Says Hamman about that forecast, “That number doesn’t surprise me. I’m not shocked by that number. Some of it is a function of when they’re in office — what they do versus what they say they’re going to do. Right now the various Fed programs we have in place that the administration has been backing it produces liquidity for the marketplace. So if that policy is going to change a little bit, a 25% decline is not an unreasonable expectation.”

Former vice president Biden did his part this week to rile up the market bulls that have raced up and down Wall Street in recent months.

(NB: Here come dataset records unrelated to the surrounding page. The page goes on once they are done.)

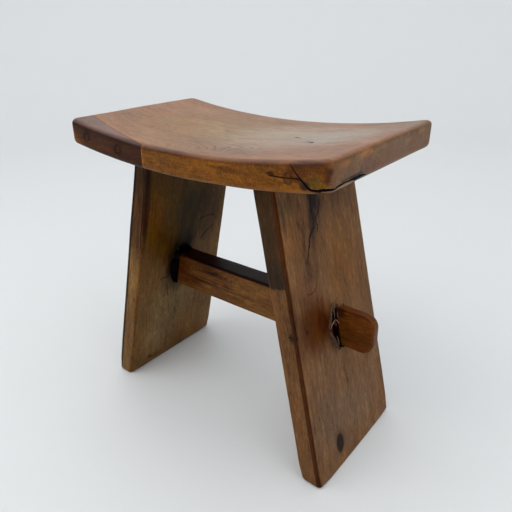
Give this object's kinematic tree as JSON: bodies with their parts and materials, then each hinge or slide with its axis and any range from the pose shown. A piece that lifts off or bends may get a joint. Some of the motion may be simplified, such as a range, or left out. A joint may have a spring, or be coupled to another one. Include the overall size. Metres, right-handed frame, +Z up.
{
  "type": "wooden stool",
  "caption": "Low wooden stool with a dished plank seat, splayed slab legs and a stretcher whose wedged tenons pass through the legs.",
  "frame": {"origin": "on the floor, under the middle of the seat", "axes": "+X along the length of the seat towards the right leg, -Y towards the front edge with the patched corner, +Z up"},
  "size_m": [0.4363, 0.2536, 0.4483],
  "materials": {
    "seat_wood": "satin varnish over reddish brown plank with visible grain",
    "patch_wood": "satin varnish over dark plum brown wood",
    "leg_wood": "satin varnish over streaked brown slab",
    "stretcher_wood": "satin varnish over golden brown bar",
    "dowel_wood": "dark end grain",
    "wedge_wood": "rough dark split wood"
  },
  "bodies": {
    "root": {"seat_board": "seat_wood", "seat_corner_patch": "patch_wood", "patch_dowel_outer": "dowel_wood", "patch_dowel_inner": "dowel_wood", "left_leg": "leg_wood", "right_leg": "leg_wood", "left_leg_front_fox_wedge": "wedge_wood", "left_leg_back_fox_wedge": "wedge_wood", "right_leg_front_fox_wedge": "wedge_wood", "right_leg_back_fox_wedge": "wedge_wood", "stretcher": "stretcher_wood", "left_tenon_wedge": "wedge_wood", "right_tenon_wedge": "wedge_wood"}
  },
  "joints": []
}
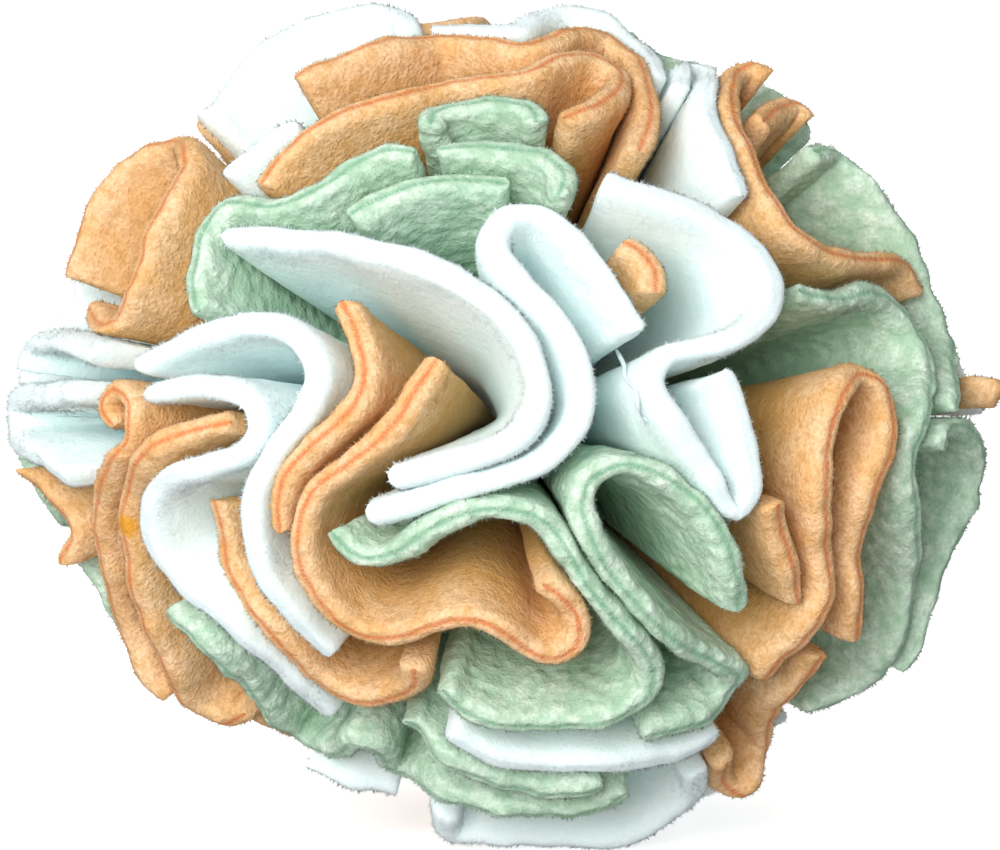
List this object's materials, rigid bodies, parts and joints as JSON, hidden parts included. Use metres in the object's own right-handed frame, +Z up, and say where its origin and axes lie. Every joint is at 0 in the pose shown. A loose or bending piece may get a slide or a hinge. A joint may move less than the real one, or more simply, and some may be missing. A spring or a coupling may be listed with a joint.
{
  "type": "dog snuffle ball",
  "caption": "Ball of thick fleece strips gathered at the middle, whose ruffled cut edges stand outwards and leave pockets for dry treats.",
  "frame": {"origin": "on the surface the ball stands on, under the middle of its outline", "axes": "+Z up, +X along the ball's widest measure, and the presented side faces -Y, tipped a little upwards"},
  "size_m": [0.1649, 0.1503, 0.1387],
  "materials": {
    "fleece_white": "fluffy brushed fleece, white with a pale aqua tint",
    "fleece_orange": "fine brushed fleece, orange-tan",
    "fleece_green": "curly brushed fleece, sage green"
  },
  "bodies": {
    "root": {"petal": "fleece_white", "swirl": "fleece_white", "twin": "fleece_orange", "wave": "fleece_orange", "hook": "fleece_orange", "curl": "fleece_white", "fork": "fleece_white", "left_band": "fleece_orange", "left_fold": "fleece_orange", "leaf": "fleece_orange", "upper_ear": "fleece_white", "lower_ear": "fleece_white", "lobe": "fleece_orange", "shoulder": "fleece_white", "brow": "fleece_green", "under_brow": "fleece_green", "knob": "fleece_green", "shelf": "fleece_green", "crown": "fleece_orange", "crown_curl": "fleece_orange", "cap": "fleece_white", "cap_tail": "fleece_white", "spear": "fleece_white", "twist": "fleece_white", "strap": "fleece_orange", "corner": "fleece_orange", "flank": "fleece_green", "skirt": "fleece_green", "loop": "fleece_orange", "flap": "fleece_orange", "heel": "fleece_orange", "spiral": "fleece_green", "ribbon": "fleece_green", "saucer": "fleece_white", "ledge": "fleece_green", "vine": "fleece_green", "hem": "fleece_white", "toe": "fleece_white", "key": "fleece_orange", "frill": "fleece_green", "dot": "fleece_orange", "back_rose": "fleece_orange", "back_swirl": "fleece_white", "back_bend": "fleece_green", "back_arc": "fleece_orange", "back_wrap": "fleece_white", "back_side": "fleece_green", "back_sweep": "fleece_orange", "back_left": "fleece_white", "back_top": "fleece_green", "back_base": "fleece_green", "ruffle_1": "fleece_white", "ruffle_2": "fleece_green", "ruffle_3": "fleece_orange", "ruffle_4": "fleece_white", "ruffle_5": "fleece_green", "ruffle_6": "fleece_orange", "ruffle_7": "fleece_white", "ruffle_8": "fleece_orange"}
  },
  "joints": []
}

Unveiled on Thursday, Biden’s “Build Back Better” economic revival plan is in line with many traditional Democratic efforts around expanded social safety nets and infrastructure investments. The plan — which veers more left-leaning than some experts anticipated — devotes about $400 billion to expanding clean vehicle technology, steel production and other building materials. He is also eyeing $300 billion for investments in 5G and artificial intelligence.

Democratic presidential candidate former Vice President Joe Biden walks from the podium after speaking at McGregor Industries in Dunmore, Pa., Thursday, July 9, 2020. (AP Photo/Matt Slocum)
Democratic presidential candidate former Vice President Joe Biden walks from the podium after speaking at McGregor Industries in Dunmore, Pa., Thursday, July 9, 2020. (AP Photo/Matt Slocum)

Biden supports lifting the minimum wage to $15 an hour. In all, the $700 billion plan from Biden targets the creation of five million jobs.

To pay for it all, Biden intends to reverse President’s Trump’s signature corporate taxes to businesses. He would lift the statutory rate to 28% from 21% currently, which would hit the bottom lines of companies and likely their stock prices.

Rhetoric on big business may also overhang stocks in a Biden presidency (or the lead-up to one).

At an event on Thursday detailing the plan, Biden railed against shareholder capitalism and insisted Amazon would pay its fair share of taxes.

“I think they [investors] should be [worried of Biden],” Beacon Policy Advisors senior research analyst Ben Koltun said on The First Trade. “There are a lot of themes like buy American, help the middle class and small businesses, restoring manufacturing and anti-big business. That’s all boilerplate aspirations in the campaign and as the saying goes, politicians can’t campaign in poetry but campaign in prose. Scranton Joe should be taken seriously. In his 36-year Senate career, his voting record was in the middle of the Democratic caucus. He’s a pragmatist who is in tune with the changing dynamics of the party. And so when Biden comes out with an economic populism plan, it’s something not just supported by Bernie Sanders and Elizabeth Warren. It will be supported by the Joe Manchins of the world.”

Take Scranton Joe Biden seriously, investors. Or else.